Élaboré dans le cadre d’un projet nommé InfraNorth, le rapport de recherche « Country Food Cargo: Transport Infrastructure and Food Sovereignty in Nunavut » explore le lien entre le transport et les aliments traditionnels ainsi que la façon dont cette relation façonne l’avenir du territoire. Guidés par les membres de la communauté, les travaux de la chercheuse ont été menés entre mai 2022 et avril 2025.
L’alimentation traditionnelle : une priorité
À travers des activités variées telles que des ateliers, des événements culturels, des parties de chasse, des concerts, du bénévolat et des groupes de discussion, Katrin Schmid a mené environ 170 entretiens dans les communautés d’Iqaluit, Kimmirut, Pond Inlet, Resolute Bay et Grise Fiord. Il était primordial pour la jeune femme de laisser la parole aux Nunavummiut.
« Centrer les voix locales est une de mes priorités absolues parce qu’en fin de compte, les gens qui vivent ici sont ceux qui connaissent le mieux le contexte et ce sont eux qui vivront tout changement » explique-t-elle.
Elle a aussi sondé la façon dont ils imaginent leur communauté pour l’avenir afin d’analyser comment l’infrastructure construite et planifiée aujourd’hui s’harmonise avec les rêves que les résidents ont pour leurs communautés.
Selon Katrin Schmid, pouvoir continuer à manger régulièrement des aliments traditionnels était une priorité qui revenait sans cesse :
« Les gens s’inquiétaient de la façon dont le développement des infrastructures pourrait entrer en conflit avec leur capacité à chasser.
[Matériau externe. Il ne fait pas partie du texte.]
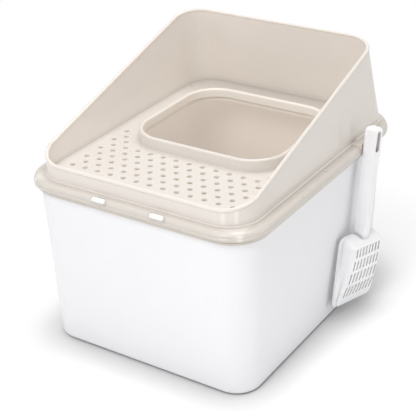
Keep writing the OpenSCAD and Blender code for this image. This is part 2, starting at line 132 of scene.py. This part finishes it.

D’autres craignaient de ne plus pouvoir avoir accès à des aliments traditionnels s’ils quittaient leur collectivité d’origine »
Elle révèle avoir été surprise par le coût du transport, mais aussi par l’inefficacité de celui-ci entre les collectivités. « Les Nunavummiut sont conscients de l’importance des aliments traditionnels dans la vie quotidienne, mais le système de transport ne soutient pas toujours adéquatement l’accès aux aliments à travers les communautés du territoire ».
La lecture du rapport dévoile d’ailleurs que de nombreux Nunavummiut dénoncent les problèmes de fiabilité des transports en raison des conditions météorologiques, des pannes mécaniques et des coûts élevés.
Les personnes interrogées soulignent également que les services aériens sont de plus en plus concentrés à Iqaluit, ce qui rend les voyages et le commerce intercommunautaires plus coûteux et plus difficile sur le plan logistique.
Alors que certains avancent le potentiel des routes pour relier les communautés et améliorer l’accès aux ressources, d’autres s’inquiètent des impacts environnementaux sur les terres et les animaux.
« C’est bien beau de penser à avoir une route un jour, mais il faut penser ensuite à toutes les choses qui pourraient avoir un impact sur l’environnement, les gens… » exprimait un résident d’Iqaluit en février 2023.

Katrin Schmid devant le bureau de Transport Canada lors de son plus récent séjour à Iqaluit en avril 2025.
Une série de recommandations
Pour la chercheuse, le développement de l’infrastructure doit s’aligner sur les aspirations des résidents du Nord et non réorienter la vie dans le Nord : « Les Nunavummiut ont des priorités claires pour l’avenir, mettant l’accent sur la nécessité d’un processus décisionnel axé sur la communauté, d’une infrastructure qui répond aux besoins locaux et d’un soutien accru aux connaissances traditionnelles et à la souveraineté alimentaire ».
Bien que Katrin Schmid affirme que les voix de la communauté deviennent de plus en plus centrales dans les discussions, elle estime néanmoins qu’une plus grande diversité de membres pourrait jouer un rôle dans les discussions et la prise de décision.
Parmi ses recommandations, la chercheuse suggère entre autres de fournir un financement à long terme pour les congélateurs communautaires et d’en subventionner l’entretien, en particulier dans les petites collectivités ainsi que de mettre l’accent sur le renforcement des réseaux intraterritoriaux afin d’améliorer les liens entre les communautés.
Privilégier les infrastructures polyvalentes afin de répondre aux besoins économiques et communautaires et soutenir les programmes de métiers et d’apprentissage au secondaire pour former les résidents à l’entretien des infrastructures de transport et d’entreposage font aussi partie des suggestions mises de l’avant.
Katrin Schmid a partagé le fruit de son travail avec certains décideurs et a aussi envoyé des copies de son rapport aux hameaux et aux organisations de chasseurs et de trappeurs des communautés concernées.